If you want safer outcomes, you need to change the conversations leaders are having before incidents occur.
You Can’t Bolt HOP On
A key takeaway from Fisher’s address was this: HOP isn’t a program you add. It’s a mindset you embed. It needs to be part of how jobs are planned, how procedures are written, and how incidents are analysed.
Fisher pushed back against the idea that procedures are inherently flawed.
“Procedures aren’t the problem. Bad procedures are. You can’t just say ‘procedures suck’ and throw them out. You’ve got to make them work for people.”
It’s not enough to tell workers to “follow the rules” if the rules aren’t usable in the real world. If your systems are setting people up to fail, that’s not human error—it’s design failure.
Learning Is Not a Document
One of the final provocations Fisher left with the room was this:
“Learning hasn’t happened until systems and behaviours change.”

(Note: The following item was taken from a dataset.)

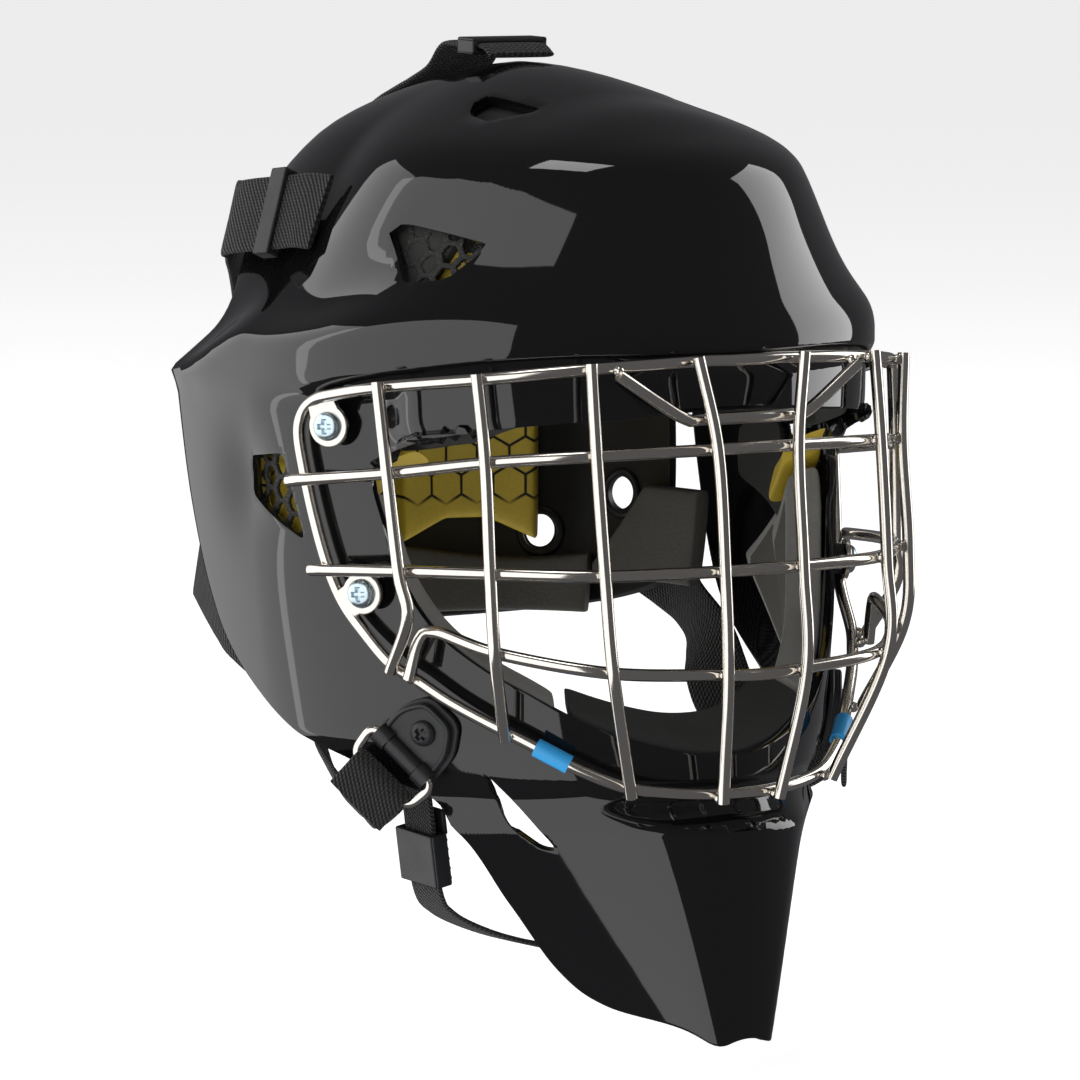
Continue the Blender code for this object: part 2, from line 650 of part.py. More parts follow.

Sending out incident summaries and calling them “learnings” doesn’t count. Real learning is active. It’s applied. It shifts how people work. It prevents the next incident, not just reviews the last one.
And crucially—it must reach the people most vulnerable to harm. Fisher’s own platform, FIT Online, is designed specifically for small organisations and frontline teams that can’t afford high-priced consultants. Because meaningful safety improvement shouldn’t be reserved for the privileged few. It should be accessible to anyone who needs it.
Safety, Reframed: The Human System
Fisher’s entire talk was grounded in one truth: people are fallible. And that’s not a flaw to eliminate—it’s a reality to design around.
“Even the best make mistakes. But they don’t need to be perfect. They need tools, support, and leaders who respond rather than react.”
Organisations that take the next logical step don’t treat safety as a goal. They treat it as an outcome—of systems, of leadership, and of human understanding.
And for those who didn’t attend the summit, this is your takeaway:
Don’t chase what’s shiny. Don’t rebrand the same ideas.
Start where you are. Do what matters. Take the next logical step.